Read and Write: Memtable is in memory; commit logs and SSTable files are in files system.

Writing To A Bigtable

Write: 1. Write commit log, write into memtable (group commit), flush into SSTable.

Read: Read SSTable(s), Merge memtable data that is not flushed yet. As SSTable and memtable are String Sorted, the merged view is efficiently formed.

SSTables are immutable.

The only mutable data structure that is accessed by both reads and writes is the memtable. To reduce contention during reads of the memtable, each memtable row is copy-on-write and allows reads and writes to proceed in parallel.

Compactions

Minor compaction: Freeze memtable upon reaching a size threshold, create a new memtable. Convert the frozen one into SSTable.

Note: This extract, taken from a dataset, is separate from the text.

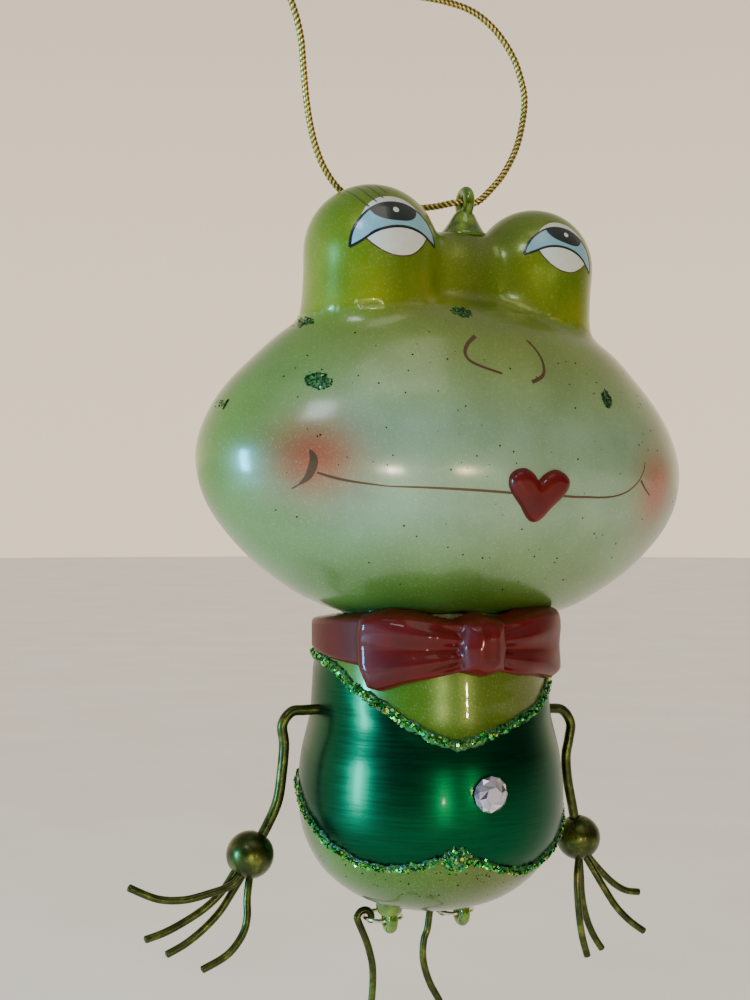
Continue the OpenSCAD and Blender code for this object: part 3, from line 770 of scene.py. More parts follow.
class FROG_OT_stage(bpy.types.Operator):
    """Camera, floor, sky and lights."""

    bl_idname = "frog.stage"
    bl_label = "Stage"

    def execute(self, context):
        scene = context.scene
        turn = math.radians(CAMERA_TURN)
        back = Vector((math.sin(turn), -math.cos(turn), 0))
        right = Vector((math.cos(turn), math.sin(turn), 0))
        target = in_torso((0, 0, 19.6)) - right * 9.6 * MM
        lens = bpy.data.cameras.new("camera")
        lens.lens = 57.6
        lens.sensor_width = 36
        lens.clip_start = 0.01
        lens.clip_end = 20
        camera = bpy.data.objects.new("camera", lens)
        camera.location = target + back * CAMERA_AWAY
        camera.rotation_euler = (-back).to_track_quat("-Z", "Y").to_euler()
        scene.collection.objects.link(camera)
        scene.camera = camera

        floor = bmesh.new()
        bmesh.ops.create_circle(floor, cap_ends=True, segments=96, radius=4)
        bmesh.ops.translate(floor, verts=floor.verts, vec=(0, 0, CAD_BOX[0][2] - 0.004))
        mesh = as_mesh("floor", floor)
        paper, tree, shader = surface("back_lit_white_acrylic_floor", Roughness=0.85, Emission_Strength=0.5)
        tone = ramp(tree, grain(tree, 60, 2), [(0.3, "#ece2d2"), (0.7, "#f2e9da")])
        for socket in ("Base Color", "Emission Color"):
            tree.links.new(tone.outputs[0], shader.inputs[socket])
        mesh.materials.append(paper)
        obj = bpy.data.objects.new("floor", mesh)
        scene.collection.objects.link(obj)

        world = bpy.data.worlds.new("soft_room")
        scene.world = world
        world.use_nodes = True
        tree = world.node_tree
        sky = tree.nodes["Background"]
        way = add(tree, "ShaderNodeSeparateXYZ", None, {0: (add(tree, "ShaderNodeTexCoord"), "Generated")})
        behind = add(tree, "ShaderNodeMapRange", {"interpolation_type": "SMOOTHSTEP"},
                     {"Value": (way, "Y"), "From Min": -0.35, "From Max": 0.75})
        wall = mixed(tree, (behind, 0), linear("#2e2d2a"), linear("#f8e3c4"))
        high = add(tree, "ShaderNodeMapRange", {"interpolation_type": "SMOOTHSTEP"},
                   {"Value": (way, "Z"), "From Min": 0.0, "From Max": 0.9})
        tree.links.new(mixed(tree, (high, 0), (wall, 2), linear("#8e8a84")).outputs[2], sky.inputs["Color"])
        sky.inputs["Strength"].default_value = 1.42

        middle = in_torso((0, 0, 0))

        def area(name, away, size, power, colour, tall=1.0):
            """A soft light that far from the neck, turned to it."""
            data = bpy.data.lights.new(name, "AREA")
            data.shape = "RECTANGLE"
            data.size, data.size_y = size, size * tall
            data.energy = power
            data.color = linear(colour)[:3]
            light = bpy.data.objects.new(name, data)
            light.location = middle + away
            light.rotation_euler = away.to_track_quat("Z", "Y").to_euler()
            scene.collection.objects.link(light)

        up = Vector((0, 0, 1))
        area("window", back * 0.24 - right * 0.5, 0.07, 3.6, "#58ccff", 2.4)
        area("ceiling", back * 0.3 + right * 0.1 + up * 0.6, 0.3, 0.45, "#fff6ea")
        area("lamp", back * 0.60 + right * 0.10 - up * 0.05, 0.018, 0.65, "#ffeccb")
        area("bulb", back * 0.46 + right * 0.30 - up * 0.02, 0.012, 0.3, "#ffe2b0")
        area("fill", back * 0.35 - right * 0.15 + up * 0.35, 0.10, 0.35, "#eef4ff")
        return {"FINISHED"}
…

Merging Compaction (Done periodically): Merge a few SSTables and memtable into a new SSTable. Delete the source tables.

Major Compaction (Done periodically): Merge all SSTables into a single one.

Refinements

Locality Groups, Compression(Bentley McIlroy, fast compression), Caching(Scan cache, block cache), Bloom Filters, Commit log implementation- a single commit log per tablet server (multiple tablets)- sorting the commit log entries in order of the keys <table, row name, log sequence number>.

Some thoughts upon reading

Wow, what level of thinking is that.

This was published in 2006. Distributed systems was not a buzzword yet. A lot of this thought process is reflected elsewhere now.

A lot of thinking has gone into what can go wrong and how to mitigate that. (I should re-read Nygard’s Release It)

Understand in somewhat more depth: B+ trees, Bloom Filters, Chubby, GFS, Zookeeper, Cassandra. So much to do and so little time.